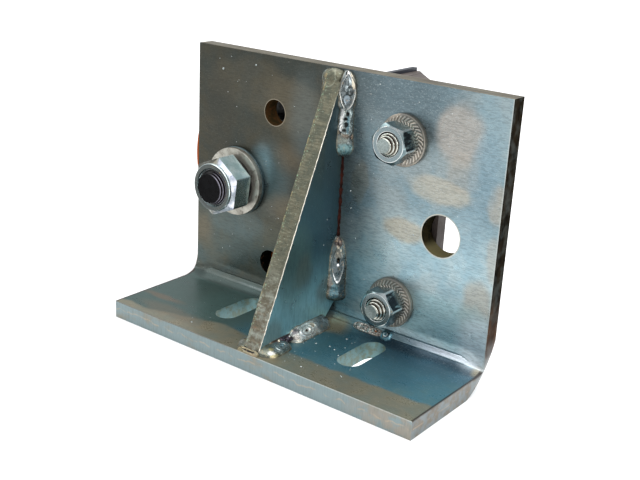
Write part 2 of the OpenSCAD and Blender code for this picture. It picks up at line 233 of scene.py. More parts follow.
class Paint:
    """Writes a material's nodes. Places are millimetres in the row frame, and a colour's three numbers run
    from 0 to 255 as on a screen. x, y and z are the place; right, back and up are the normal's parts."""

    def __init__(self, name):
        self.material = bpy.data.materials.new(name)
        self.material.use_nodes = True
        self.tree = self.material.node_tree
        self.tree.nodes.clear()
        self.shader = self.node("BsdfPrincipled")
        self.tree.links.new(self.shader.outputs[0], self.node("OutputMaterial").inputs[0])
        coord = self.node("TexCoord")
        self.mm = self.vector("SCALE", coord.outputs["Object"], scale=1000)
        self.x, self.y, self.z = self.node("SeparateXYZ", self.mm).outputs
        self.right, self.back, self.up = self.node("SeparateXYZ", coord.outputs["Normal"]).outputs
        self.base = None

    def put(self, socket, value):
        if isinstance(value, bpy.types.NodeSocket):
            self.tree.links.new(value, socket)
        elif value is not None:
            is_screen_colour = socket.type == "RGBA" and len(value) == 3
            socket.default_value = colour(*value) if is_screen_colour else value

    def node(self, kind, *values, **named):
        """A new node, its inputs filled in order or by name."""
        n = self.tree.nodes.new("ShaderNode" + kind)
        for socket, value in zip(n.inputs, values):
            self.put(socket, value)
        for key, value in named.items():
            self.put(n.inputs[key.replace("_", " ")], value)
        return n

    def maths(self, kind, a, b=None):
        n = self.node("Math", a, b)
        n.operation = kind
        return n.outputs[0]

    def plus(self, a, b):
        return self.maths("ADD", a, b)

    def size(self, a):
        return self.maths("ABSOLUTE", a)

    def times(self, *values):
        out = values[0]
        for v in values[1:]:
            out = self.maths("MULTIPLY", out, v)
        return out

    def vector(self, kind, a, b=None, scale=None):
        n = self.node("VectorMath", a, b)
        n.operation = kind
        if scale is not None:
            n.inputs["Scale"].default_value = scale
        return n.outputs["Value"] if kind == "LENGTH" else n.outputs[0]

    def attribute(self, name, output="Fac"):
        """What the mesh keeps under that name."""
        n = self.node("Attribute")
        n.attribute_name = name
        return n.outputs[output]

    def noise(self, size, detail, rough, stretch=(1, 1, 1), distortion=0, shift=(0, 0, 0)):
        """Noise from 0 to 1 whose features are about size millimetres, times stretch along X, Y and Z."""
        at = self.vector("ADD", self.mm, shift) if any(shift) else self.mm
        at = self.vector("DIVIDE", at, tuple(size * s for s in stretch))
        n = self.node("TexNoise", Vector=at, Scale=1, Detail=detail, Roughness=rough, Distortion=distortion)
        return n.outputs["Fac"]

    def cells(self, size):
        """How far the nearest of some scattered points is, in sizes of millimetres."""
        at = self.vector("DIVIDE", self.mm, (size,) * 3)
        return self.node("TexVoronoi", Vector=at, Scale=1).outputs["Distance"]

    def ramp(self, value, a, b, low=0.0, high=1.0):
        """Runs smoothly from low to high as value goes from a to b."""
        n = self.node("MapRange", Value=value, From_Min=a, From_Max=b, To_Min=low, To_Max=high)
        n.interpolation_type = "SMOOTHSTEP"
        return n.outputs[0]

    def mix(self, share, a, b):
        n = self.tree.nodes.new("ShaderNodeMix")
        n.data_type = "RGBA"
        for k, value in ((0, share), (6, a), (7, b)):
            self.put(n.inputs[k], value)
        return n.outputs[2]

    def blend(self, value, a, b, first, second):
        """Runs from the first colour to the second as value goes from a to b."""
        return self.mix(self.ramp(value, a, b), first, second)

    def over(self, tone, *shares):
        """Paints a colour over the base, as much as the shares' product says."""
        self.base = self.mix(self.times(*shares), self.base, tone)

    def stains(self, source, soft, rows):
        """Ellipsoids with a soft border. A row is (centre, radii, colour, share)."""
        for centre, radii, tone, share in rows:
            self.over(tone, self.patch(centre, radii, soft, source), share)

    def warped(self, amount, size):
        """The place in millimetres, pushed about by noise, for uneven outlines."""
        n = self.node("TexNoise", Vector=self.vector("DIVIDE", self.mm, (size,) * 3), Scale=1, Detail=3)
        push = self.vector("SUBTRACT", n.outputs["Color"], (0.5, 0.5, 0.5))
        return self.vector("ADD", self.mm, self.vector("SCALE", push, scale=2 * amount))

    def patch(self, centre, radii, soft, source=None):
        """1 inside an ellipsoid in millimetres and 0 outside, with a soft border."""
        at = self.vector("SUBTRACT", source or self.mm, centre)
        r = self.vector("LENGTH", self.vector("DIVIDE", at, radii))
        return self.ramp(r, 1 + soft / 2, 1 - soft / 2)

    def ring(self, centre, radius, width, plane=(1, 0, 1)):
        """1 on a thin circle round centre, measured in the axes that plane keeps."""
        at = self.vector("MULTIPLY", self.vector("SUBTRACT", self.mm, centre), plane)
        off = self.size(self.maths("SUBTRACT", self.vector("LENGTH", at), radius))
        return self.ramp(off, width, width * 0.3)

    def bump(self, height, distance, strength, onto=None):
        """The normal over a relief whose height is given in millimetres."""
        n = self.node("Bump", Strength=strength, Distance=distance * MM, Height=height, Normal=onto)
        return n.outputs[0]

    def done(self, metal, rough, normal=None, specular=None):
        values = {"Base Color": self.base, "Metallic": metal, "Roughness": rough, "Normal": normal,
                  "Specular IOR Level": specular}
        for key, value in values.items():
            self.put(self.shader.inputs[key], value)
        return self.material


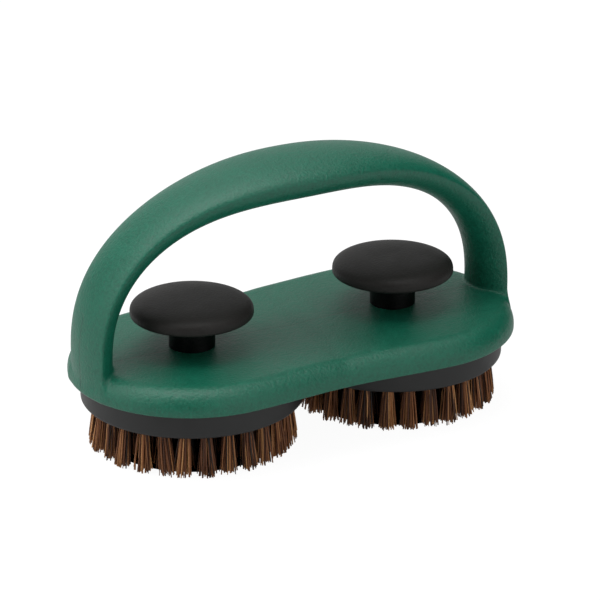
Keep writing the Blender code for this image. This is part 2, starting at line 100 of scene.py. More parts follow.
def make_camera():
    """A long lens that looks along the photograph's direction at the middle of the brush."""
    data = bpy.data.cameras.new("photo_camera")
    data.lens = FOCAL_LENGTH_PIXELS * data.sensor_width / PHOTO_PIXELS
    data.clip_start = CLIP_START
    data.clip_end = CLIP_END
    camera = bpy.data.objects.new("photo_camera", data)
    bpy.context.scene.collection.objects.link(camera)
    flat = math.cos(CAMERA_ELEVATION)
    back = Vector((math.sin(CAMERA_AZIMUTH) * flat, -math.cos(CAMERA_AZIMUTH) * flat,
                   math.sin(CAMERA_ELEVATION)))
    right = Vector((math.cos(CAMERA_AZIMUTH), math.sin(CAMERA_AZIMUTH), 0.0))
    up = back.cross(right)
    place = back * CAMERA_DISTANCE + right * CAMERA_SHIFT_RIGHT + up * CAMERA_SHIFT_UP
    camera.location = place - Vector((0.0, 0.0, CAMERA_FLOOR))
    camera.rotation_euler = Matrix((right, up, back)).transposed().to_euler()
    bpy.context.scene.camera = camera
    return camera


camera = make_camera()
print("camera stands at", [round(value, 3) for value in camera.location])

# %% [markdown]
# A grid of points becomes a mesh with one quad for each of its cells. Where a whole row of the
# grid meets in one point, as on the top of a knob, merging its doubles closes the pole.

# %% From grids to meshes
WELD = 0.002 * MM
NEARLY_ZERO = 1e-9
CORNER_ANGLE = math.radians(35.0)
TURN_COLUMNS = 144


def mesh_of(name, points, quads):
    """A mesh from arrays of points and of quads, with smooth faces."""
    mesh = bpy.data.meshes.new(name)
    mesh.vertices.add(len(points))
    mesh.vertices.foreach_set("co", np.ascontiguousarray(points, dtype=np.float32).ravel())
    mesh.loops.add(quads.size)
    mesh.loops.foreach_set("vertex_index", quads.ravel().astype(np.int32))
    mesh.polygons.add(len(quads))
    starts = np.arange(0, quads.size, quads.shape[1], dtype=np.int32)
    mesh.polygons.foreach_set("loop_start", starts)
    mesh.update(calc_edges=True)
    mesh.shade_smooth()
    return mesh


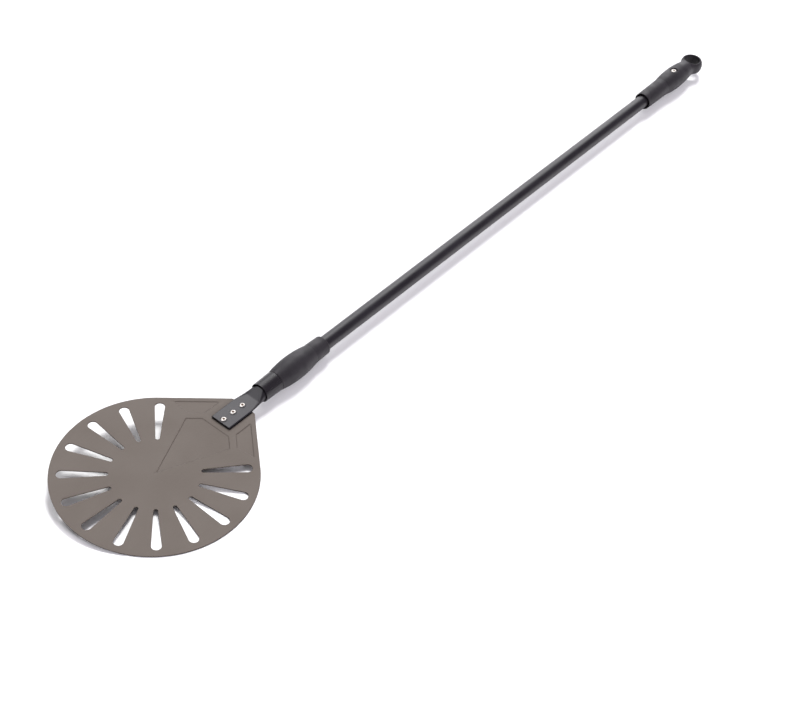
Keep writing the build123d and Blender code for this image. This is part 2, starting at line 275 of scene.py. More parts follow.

SET TASK. Repeat the preceding lines exactly, please, every one of them.

TASK SOLUTION.
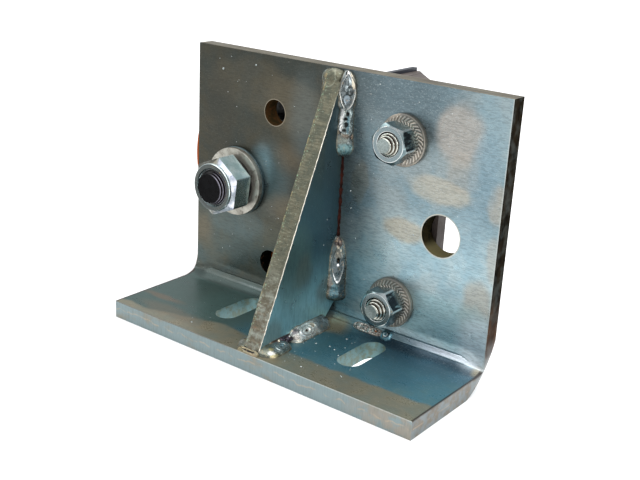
Write part 2 of the OpenSCAD and Blender code for this picture. It picks up at line 233 of scene.py. More parts follow.
class Paint:
    """Writes a material's nodes. Places are millimetres in the row frame, and a colour's three numbers run
    from 0 to 255 as on a screen. x, y and z are the place; right, back and up are the normal's parts."""

    def __init__(self, name):
        self.material = bpy.data.materials.new(name)
        self.material.use_nodes = True
        self.tree = self.material.node_tree
        self.tree.nodes.clear()
        self.shader = self.node("BsdfPrincipled")
        self.tree.links.new(self.shader.outputs[0], self.node("OutputMaterial").inputs[0])
        coord = self.node("TexCoord")
        self.mm = self.vector("SCALE", coord.outputs["Object"], scale=1000)
        self.x, self.y, self.z = self.node("SeparateXYZ", self.mm).outputs
        self.right, self.back, self.up = self.node("SeparateXYZ", coord.outputs["Normal"]).outputs
        self.base = None

    def put(self, socket, value):
        if isinstance(value, bpy.types.NodeSocket):
            self.tree.links.new(value, socket)
        elif value is not None:
            is_screen_colour = socket.type == "RGBA" and len(value) == 3
            socket.default_value = colour(*value) if is_screen_colour else value

    def node(self, kind, *values, **named):
        """A new node, its inputs filled in order or by name."""
        n = self.tree.nodes.new("ShaderNode" + kind)
        for socket, value in zip(n.inputs, values):
            self.put(socket, value)
        for key, value in named.items():
            self.put(n.inputs[key.replace("_", " ")], value)
        return n

    def maths(self, kind, a, b=None):
        n = self.node("Math", a, b)
        n.operation = kind
        return n.outputs[0]

    def plus(self, a, b):
        return self.maths("ADD", a, b)

    def size(self, a):
        return self.maths("ABSOLUTE", a)

    def times(self, *values):
        out = values[0]
        for v in values[1:]:
            out = self.maths("MULTIPLY", out, v)
        return out

    def vector(self, kind, a, b=None, scale=None):
        n = self.node("VectorMath", a, b)
        n.operation = kind
        if scale is not None:
            n.inputs["Scale"].default_value = scale
        return n.outputs["Value"] if kind == "LENGTH" else n.outputs[0]

    def attribute(self, name, output="Fac"):
        """What the mesh keeps under that name."""
        n = self.node("Attribute")
        n.attribute_name = name
        return n.outputs[output]

    def noise(self, size, detail, rough, stretch=(1, 1, 1), distortion=0, shift=(0, 0, 0)):
        """Noise from 0 to 1 whose features are about size millimetres, times stretch along X, Y and Z."""
        at = self.vector("ADD", self.mm, shift) if any(shift) else self.mm
        at = self.vector("DIVIDE", at, tuple(size * s for s in stretch))
        n = self.node("TexNoise", Vector=at, Scale=1, Detail=detail, Roughness=rough, Distortion=distortion)
        return n.outputs["Fac"]

    def cells(self, size):
        """How far the nearest of some scattered points is, in sizes of millimetres."""
        at = self.vector("DIVIDE", self.mm, (size,) * 3)
        return self.node("TexVoronoi", Vector=at, Scale=1).outputs["Distance"]

    def ramp(self, value, a, b, low=0.0, high=1.0):
        """Runs smoothly from low to high as value goes from a to b."""
        n = self.node("MapRange", Value=value, From_Min=a, From_Max=b, To_Min=low, To_Max=high)
        n.interpolation_type = "SMOOTHSTEP"
        return n.outputs[0]

    def mix(self, share, a, b):
        n = self.tree.nodes.new("ShaderNodeMix")
        n.data_type = "RGBA"
        for k, value in ((0, share), (6, a), (7, b)):
            self.put(n.inputs[k], value)
        return n.outputs[2]

    def blend(self, value, a, b, first, second):
        """Runs from the first colour to the second as value goes from a to b."""
        return self.mix(self.ramp(value, a, b), first, second)

    def over(self, tone, *shares):
        """Paints a colour over the base, as much as the shares' product says."""
        self.base = self.mix(self.times(*shares), self.base, tone)

    def stains(self, source, soft, rows):
        """Ellipsoids with a soft border. A row is (centre, radii, colour, share)."""
        for centre, radii, tone, share in rows:
            self.over(tone, self.patch(centre, radii, soft, source), share)

    def warped(self, amount, size):
        """The place in millimetres, pushed about by noise, for uneven outlines."""
        n = self.node("TexNoise", Vector=self.vector("DIVIDE", self.mm, (size,) * 3), Scale=1, Detail=3)
        push = self.vector("SUBTRACT", n.outputs["Color"], (0.5, 0.5, 0.5))
        return self.vector("ADD", self.mm, self.vector("SCALE", push, scale=2 * amount))

    def patch(self, centre, radii, soft, source=None):
        """1 inside an ellipsoid in millimetres and 0 outside, with a soft border."""
        at = self.vector("SUBTRACT", source or self.mm, centre)
        r = self.vector("LENGTH", self.vector("DIVIDE", at, radii))
        return self.ramp(r, 1 + soft / 2, 1 - soft / 2)

    def ring(self, centre, radius, width, plane=(1, 0, 1)):
        """1 on a thin circle round centre, measured in the axes that plane keeps."""
        at = self.vector("MULTIPLY", self.vector("SUBTRACT", self.mm, centre), plane)
        off = self.size(self.maths("SUBTRACT", self.vector("LENGTH", at), radius))
        return self.ramp(off, width, width * 0.3)

    def bump(self, height, distance, strength, onto=None):
        """The normal over a relief whose height is given in millimetres."""
        n = self.node("Bump", Strength=strength, Distance=distance * MM, Height=height, Normal=onto)
        return n.outputs[0]

    def done(self, metal, rough, normal=None, specular=None):
        values = {"Base Color": self.base, "Metallic": metal, "Roughness": rough, "Normal": normal,
                  "Specular IOR Level": specular}
        for key, value in values.items():
            self.put(self.shader.inputs[key], value)
        return self.material


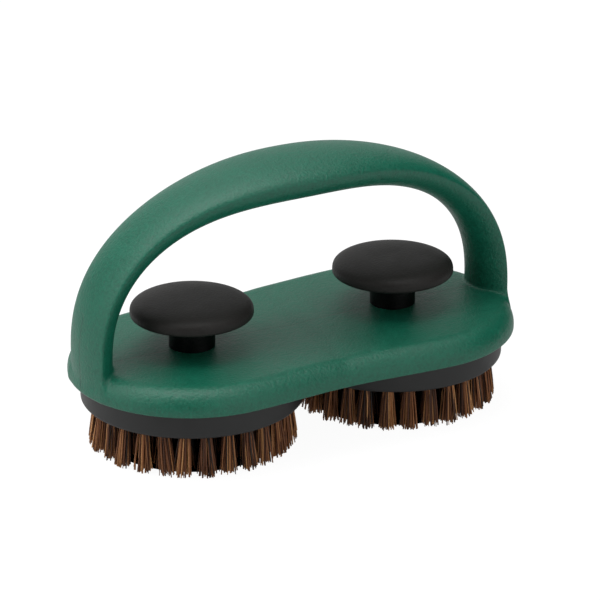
Keep writing the Blender code for this image. This is part 2, starting at line 100 of scene.py. More parts follow.
def make_camera():
    """A long lens that looks along the photograph's direction at the middle of the brush."""
    data = bpy.data.cameras.new("photo_camera")
    data.lens = FOCAL_LENGTH_PIXELS * data.sensor_width / PHOTO_PIXELS
    data.clip_start = CLIP_START
    data.clip_end = CLIP_END
    camera = bpy.data.objects.new("photo_camera", data)
    bpy.context.scene.collection.objects.link(camera)
    flat = math.cos(CAMERA_ELEVATION)
    back = Vector((math.sin(CAMERA_AZIMUTH) * flat, -math.cos(CAMERA_AZIMUTH) * flat,
                   math.sin(CAMERA_ELEVATION)))
    right = Vector((math.cos(CAMERA_AZIMUTH), math.sin(CAMERA_AZIMUTH), 0.0))
    up = back.cross(right)
    place = back * CAMERA_DISTANCE + right * CAMERA_SHIFT_RIGHT + up * CAMERA_SHIFT_UP
    camera.location = place - Vector((0.0, 0.0, CAMERA_FLOOR))
    camera.rotation_euler = Matrix((right, up, back)).transposed().to_euler()
    bpy.context.scene.camera = camera
    return camera


camera = make_camera()
print("camera stands at", [round(value, 3) for value in camera.location])

# %% [markdown]
# A grid of points becomes a mesh with one quad for each of its cells. Where a whole row of the
# grid meets in one point, as on the top of a knob, merging its doubles closes the pole.

# %% From grids to meshes
WELD = 0.002 * MM
NEARLY_ZERO = 1e-9
CORNER_ANGLE = math.radians(35.0)
TURN_COLUMNS = 144


def mesh_of(name, points, quads):
    """A mesh from arrays of points and of quads, with smooth faces."""
    mesh = bpy.data.meshes.new(name)
    mesh.vertices.add(len(points))
    mesh.vertices.foreach_set("co", np.ascontiguousarray(points, dtype=np.float32).ravel())
    mesh.loops.add(quads.size)
    mesh.loops.foreach_set("vertex_index", quads.ravel().astype(np.int32))
    mesh.polygons.add(len(quads))
    starts = np.arange(0, quads.size, quads.shape[1], dtype=np.int32)
    mesh.polygons.foreach_set("loop_start", starts)
    mesh.update(calc_edges=True)
    mesh.shade_smooth()
    return mesh


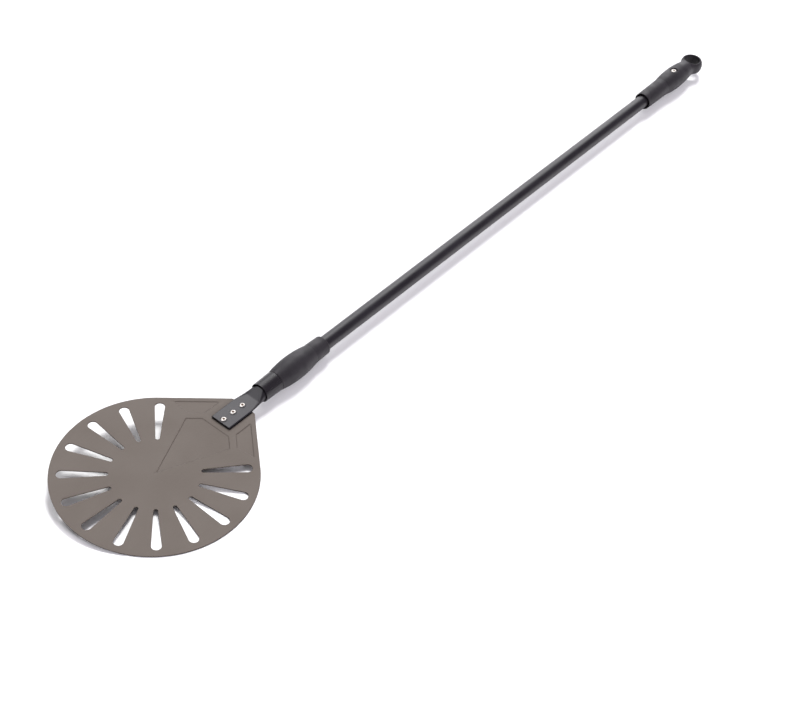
Keep writing the build123d and Blender code for this image. This is part 2, starting at line 275 of scene.py. More parts follow.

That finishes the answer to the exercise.